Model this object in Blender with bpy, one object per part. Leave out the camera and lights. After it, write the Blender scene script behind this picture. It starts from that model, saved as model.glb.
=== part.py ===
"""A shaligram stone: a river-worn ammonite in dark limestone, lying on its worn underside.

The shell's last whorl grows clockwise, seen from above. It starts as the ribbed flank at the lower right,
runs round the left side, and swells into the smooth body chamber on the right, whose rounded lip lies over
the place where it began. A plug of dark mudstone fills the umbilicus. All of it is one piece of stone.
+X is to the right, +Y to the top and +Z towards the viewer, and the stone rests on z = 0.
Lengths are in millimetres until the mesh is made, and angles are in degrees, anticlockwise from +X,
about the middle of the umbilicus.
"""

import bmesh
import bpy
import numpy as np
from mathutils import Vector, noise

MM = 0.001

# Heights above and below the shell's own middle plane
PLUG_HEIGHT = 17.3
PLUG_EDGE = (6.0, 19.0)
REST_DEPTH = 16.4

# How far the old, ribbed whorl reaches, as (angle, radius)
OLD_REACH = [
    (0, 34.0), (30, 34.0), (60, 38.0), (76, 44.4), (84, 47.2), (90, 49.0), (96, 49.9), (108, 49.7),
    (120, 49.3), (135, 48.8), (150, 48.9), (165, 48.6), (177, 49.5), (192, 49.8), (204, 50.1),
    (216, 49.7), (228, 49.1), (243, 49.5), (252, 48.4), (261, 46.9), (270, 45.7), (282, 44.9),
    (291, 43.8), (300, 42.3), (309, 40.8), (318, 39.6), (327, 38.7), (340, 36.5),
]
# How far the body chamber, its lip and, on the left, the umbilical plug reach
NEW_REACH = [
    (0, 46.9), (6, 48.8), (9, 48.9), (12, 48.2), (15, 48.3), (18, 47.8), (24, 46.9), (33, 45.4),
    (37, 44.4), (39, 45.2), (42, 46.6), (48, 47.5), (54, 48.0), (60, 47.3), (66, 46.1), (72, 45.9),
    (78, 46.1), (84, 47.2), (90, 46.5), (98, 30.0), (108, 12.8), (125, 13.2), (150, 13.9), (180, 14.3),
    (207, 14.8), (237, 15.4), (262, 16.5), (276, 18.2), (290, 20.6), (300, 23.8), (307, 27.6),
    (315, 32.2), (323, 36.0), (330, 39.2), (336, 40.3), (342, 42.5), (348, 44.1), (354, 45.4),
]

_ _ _

Task prompt
Copy out each line exactly as written.

Exercise output
Model this object in Blender with bpy, one object per part. Leave out the camera and lights. After it, write the Blender scene script behind this picture. It starts from that model, saved as model.glb.
=== part.py ===
"""A shaligram stone: a river-worn ammonite in dark limestone, lying on its worn underside.

The shell's last whorl grows clockwise, seen from above. It starts as the ribbed flank at the lower right,
runs round the left side, and swells into the smooth body chamber on the right, whose rounded lip lies over
the place where it began. A plug of dark mudstone fills the umbilicus. All of it is one piece of stone.
+X is to the right, +Y to the top and +Z towards the viewer, and the stone rests on z = 0.
Lengths are in millimetres until the mesh is made, and angles are in degrees, anticlockwise from +X,
about the middle of the umbilicus.
"""

import bmesh
import bpy
import numpy as np
from mathutils import Vector, noise

MM = 0.001

# Heights above and below the shell's own middle plane
PLUG_HEIGHT = 17.3
PLUG_EDGE = (6.0, 19.0)
REST_DEPTH = 16.4

# How far the old, ribbed whorl reaches, as (angle, radius)
OLD_REACH = [
    (0, 34.0), (30, 34.0), (60, 38.0), (76, 44.4), (84, 47.2), (90, 49.0), (96, 49.9), (108, 49.7),
    (120, 49.3), (135, 48.8), (150, 48.9), (165, 48.6), (177, 49.5), (192, 49.8), (204, 50.1),
    (216, 49.7), (228, 49.1), (243, 49.5), (252, 48.4), (261, 46.9), (270, 45.7), (282, 44.9),
    (291, 43.8), (300, 42.3), (309, 40.8), (318, 39.6), (327, 38.7), (340, 36.5),
]
# How far the body chamber, its lip and, on the left, the umbilical plug reach
NEW_REACH = [
    (0, 46.9), (6, 48.8), (9, 48.9), (12, 48.2), (15, 48.3), (18, 47.8), (24, 46.9), (33, 45.4),
    (37, 44.4), (39, 45.2), (42, 46.6), (48, 47.5), (54, 48.0), (60, 47.3), (66, 46.1), (72, 45.9),
    (78, 46.1), (84, 47.2), (90, 46.5), (98, 30.0), (108, 12.8), (125, 13.2), (150, 13.9), (180, 14.3),
    (207, 14.8), (237, 15.4), (262, 16.5), (276, 18.2), (290, 20.6), (300, 23.8), (307, 27.6),
    (315, 32.2), (323, 36.0), (330, 39.2), (336, 40.3), (342, 42.5), (348, 44.1), (354, 45.4),
]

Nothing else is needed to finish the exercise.